[from Her Rays!, October 2, 2008]
Of all the playoff series in all the seasons in all the world, you had to walk into ours.
There used to be this bar in Chicago, a great little neighborhood dive in Ravenswood my friends and I hung out at when we first moved in from the suburbs. Great food, cheap beer, a total drunken character of an owner; the place already had everything going for it but on top of all that it was a White Sox bar. On the North Side. To put this in context, this is the equivalent of a Civil War buff finding a Ulysses Grant museum in Georgia.
Yeah, we’re that petty about our baseball loyalties up here.
Anyway, the only postseason baseball we ever got to see at our favorite haunt was the 2003 Cubs-Braves and Cubs-Marlins series. Naturally our little group rooted for the Marlins, and we got our wish in grand fashion, but it was strange watching all these local fans of the other Chicago-based, non-White Sox team invade our bar for three weeks that October. People showed up in enemy colors to a Sox bar – to OUR bar – and cheered on their team. How dare they!
“I feel like a whore” was how the owner put it. “A well-paid, high-class whore.”

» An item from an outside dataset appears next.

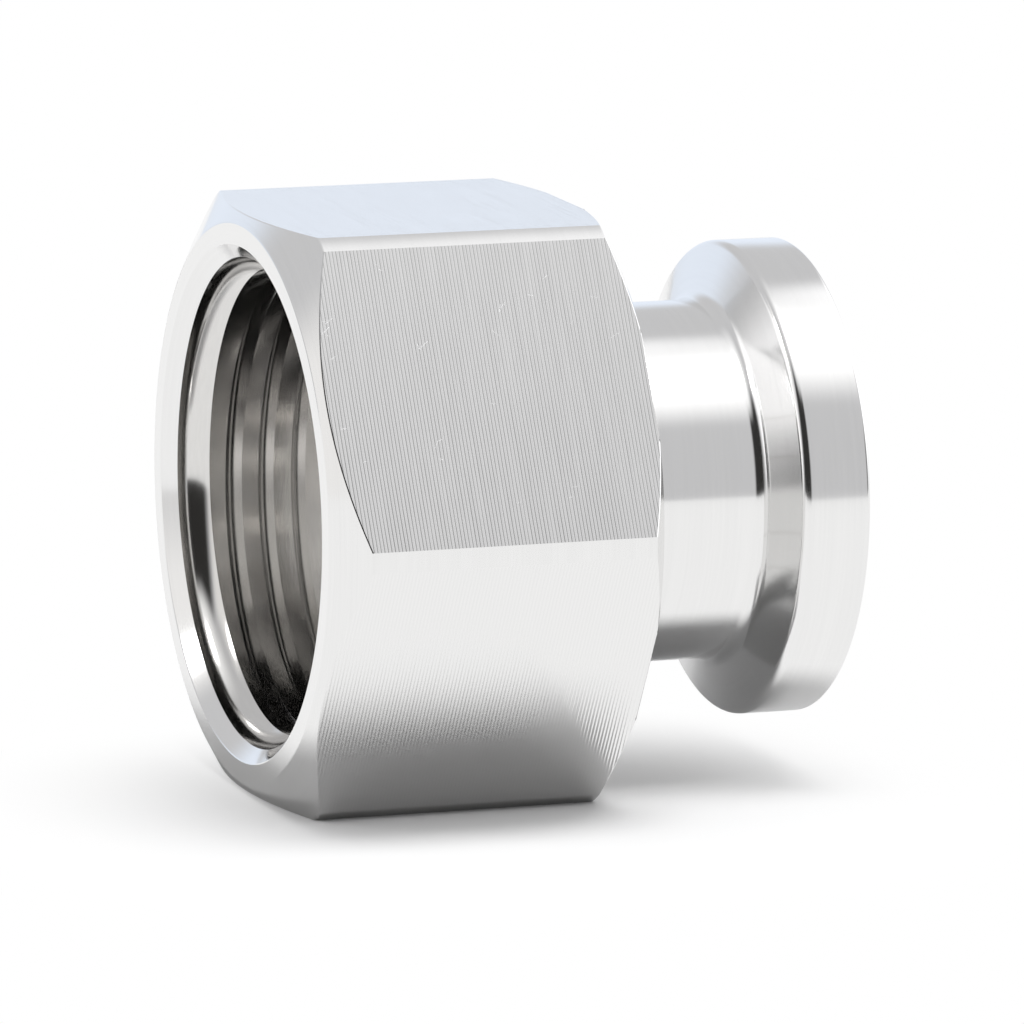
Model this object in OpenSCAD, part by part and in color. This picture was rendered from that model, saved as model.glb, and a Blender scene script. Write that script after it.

That place closed its doors in early 2004, and throughout the White Sox’ 2005 run my friends and I repeatedly theorized out loud how cool it would be to watch all of this postseason business at the old hangout.
Now, understand that in any other year, chances are I’d be cursing you – yes YOU, Rays fans. I’d be smashing every cowbell I could find to pieces, or heading down to the Shedd Aquarium here in Chicago to throw sharp objects at any and all rays (devil, sting, and whoever else got in my way) swimming around, or even threatening people named Ray with a violent shanking.
Except I can’t, for two reasons. First and foremost – and as a Sox fan, this is very hard for me to admit – I’ve been rooting for you. Not just your team but for those of you who’ve stuck by them and are just now rewarded for your patience. I’ve been the fan of a near-perennial also-ran for most of my life, and I feel your pain of living in the shadows of mightier, more glamorous franchises. Enjoy this moment for all you can.
The other is simpler, yet more complicated, and it has to do with the name of that bar. Yes, it taught us to temporarily embrace fans of other teams, but there has to be some kind of cosmic revenge at work here. It’s as though the owner and his bar are getting back at the Sox from beyond the IRS foreclosure grave for our sin of even thinking of leaving those other teams’ fans alone.
We once heard its name like a whisper on a haunted wind; now we see it in our face, and we see it now as the looming specter of doom facing our beloved baseball team: Ray’s.
Another friend and I were talking a few weeks back, just as the Sox hit the skids, about whose bandwagon we’d be jumping on once the Good Guys were out of it. We both agreed the Rays, because they play about as solidly as a team can and because it would just be a good outcome.
But now, oh now, you’ve gone and done it: Rays. Sox. Ray’s. Sox-Rays. Ray’s Sox. The Chicago White Sox, everyone’s favorite softball team, against the AL East champion Rays who actually have the name of the only bar-league softball team I would ever want to be a part of. The ghost of the neighborhood gem manifested on the jerseys and caps of the scary good team out of St. Pete who have to be licking their chops over the prospect of a short series against our local home run derby champions.
Then again, Ray was a huge Sox fan.
And suddenly, I have a good feeling about this series.